O INÍCIO DO SURF EM SÃO PAULO


1964 - Eu, Sérgio Heleno, Dagoberto Batocchio e o Antenor , filho da dona de uma escola chamada Anwer ( ficava perto da Faculdade de Letras, quase em frente à igreja da Pompéia, em Santos), íamos quase todos os finais de semana para o Rio. O Di Renzo apareceu com uma revista Manchete que trazia uma reportagem sobre um novo esporte da moçada do Rio: chamava-se surf. Gregório Stipanich fabricava barcos, nós vimos diversos caras no Rio pegando ondas com pranchas de fibra. Daí a fabricar uma prancha ôca de madeira com 2,40m, em agosto de 1964 ( mais ou menos) foi um pulo. Em seguida o Gregório fabricou outra prancha listrada de vermelho e branco com 2,80. Não havia cordinha, as pranchas enchiam de água. Muitas vezes, essa água ia para a parte da frente da prancha, ela mergulhava e o empuxo fazia com saltasse violentamente para trás.. Era um perigo. Nessa época já havia umas pranchas de Madeirit roubada das obras e a molecada tentava pegar onda, alguns com pés de pato. Raramente alguém permanecia de uns instantes de pé. A estréia da prancha foi em grande estilo na Praia de Pernambuco, com uns quinze nadadores, em três carros, numa tarde fria e nublada, onde descobrimos que sem parafina ninguém ficava em pé.
1965 – Em maio eu e Sérgio Heleno demos baixa do Exército e pudemos dedicar esse período pós caserna para voltar a vida normal e surfar muito. Era um frisson, uma febre. Dia e noite falando de surf, de Havaí, hang five, hang ten e o escambau. Surf, surf, surf. Uma batalha constante com os salva-vidas do Corpo de Bombeiros. Por diversas ocasiões fomos obrigados a sair d´àgua porque o mar estava impróprio. Tínhamos que explicar que éramos nadadores, que quanto maior as ondas melhor para surfarmos. Nenhum dos salva vidas tinha sequer ouvido falar nessa nova moda: o surf. O Di Renzo nadava noCorinthians e nos finais de semana chegava louco para surfar Quando passou o filme “ Mar Raivoso”, então, ficamos alucinados.
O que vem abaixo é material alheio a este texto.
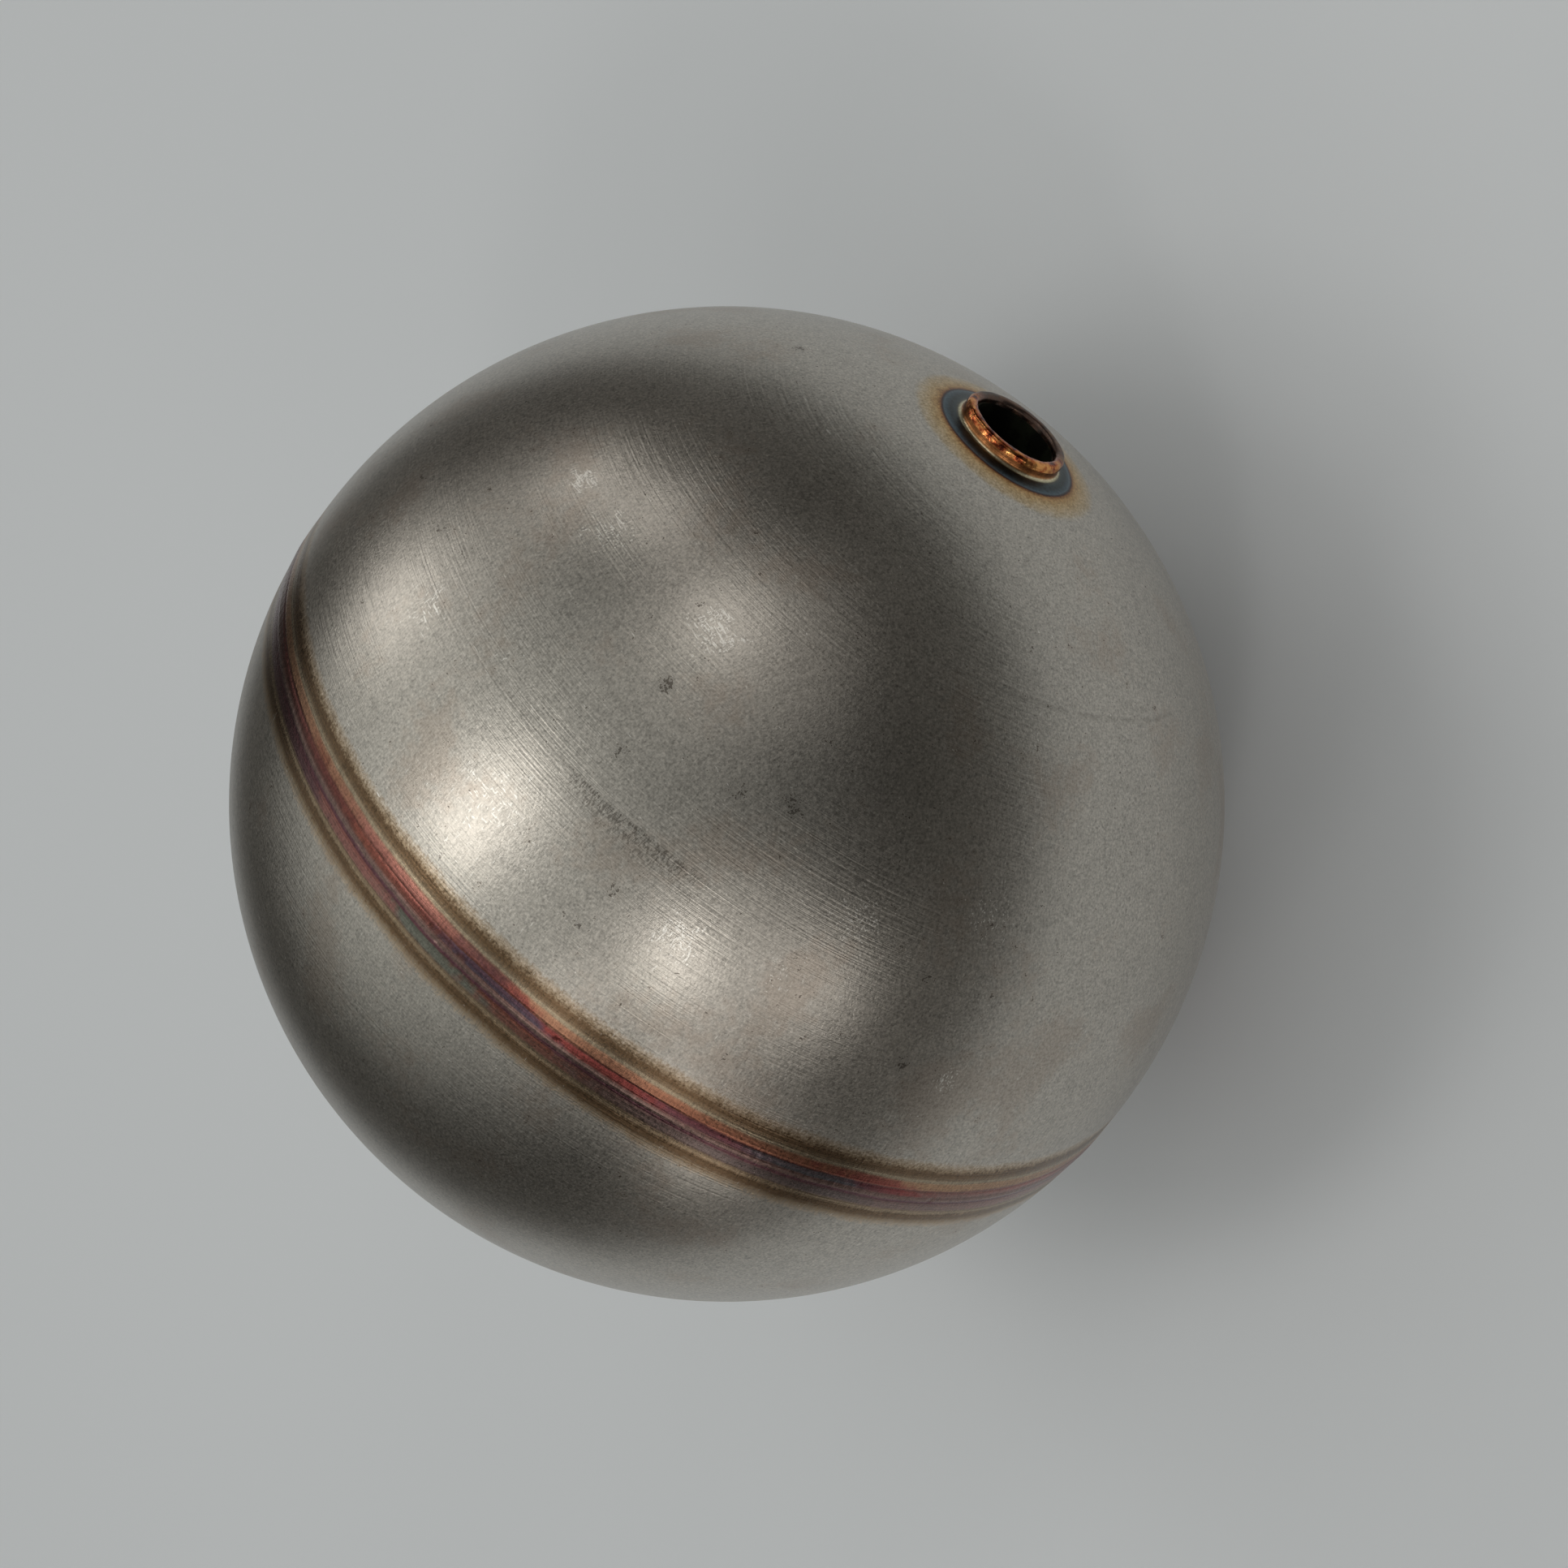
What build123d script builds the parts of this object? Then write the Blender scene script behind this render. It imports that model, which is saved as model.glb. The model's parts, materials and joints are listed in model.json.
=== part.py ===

O Di Renzo assistiu quinze vezes, eu e o Sérgio Heleno umas doze. E o assunto era um só: surf.
Começaram a aparecer vários adeptos do novo esporte: Fernandão, os gêmeos Dudu e Carlinhos (que fundariam a marca de surf wear TWIN), os irmãos Fangiano, Fernando Quizumba, Sandoval, Miro, Italiano (vendia amendoim e depois virou um bom surfista), Sidnei Negão, Timó, Nelson Caríca, Eduardo Falcão ( irmão do Charles Möeller, produtor e diretor de musicais), Nei, Detter, Barreto, Nelsinho Axel ( que morreu atropeldo quando ia surfar no Guarujá), e inúmeros outros. A grande maioria morava nas imediações da Praia de Itararé em São Vicente. O Emissário Submarino não existia, seria construído em 1975, mas em Santos começou a aparecer um pessoal. O Eduardo Nogueira (Piolho), grande amigo nosso, começou a surfar e se sobressaiu, é dessa época.
1966 – O Ilha Porchat Clube patrocinou o primeiro campeonato realizado no estado de São Paulo. Tirei terceiro lugar, mas no dia da premiação não compareci e não recebi a medalha. Trouxemos o Mudinho, campeão do Rio de Janeiro e ficamos maravilhados com sua performance. Nessa época estudei com o Homero, que começava a surfar e fabricar pranchas.
1967- Com apoio da Prefeitura de Guarujá e do Jornal da Tarde (Grupo de O Estado de São Paulo), realizamos de um campeonato no Guarujá, que realmente foi muito bem organizado e marcou para sempre como início doe surf como esporte em São Paulo. Nós fomos juízes e participantes. Piolho foi campeão, Fernandão em segundo. Daí pra frente todo mundo sabe.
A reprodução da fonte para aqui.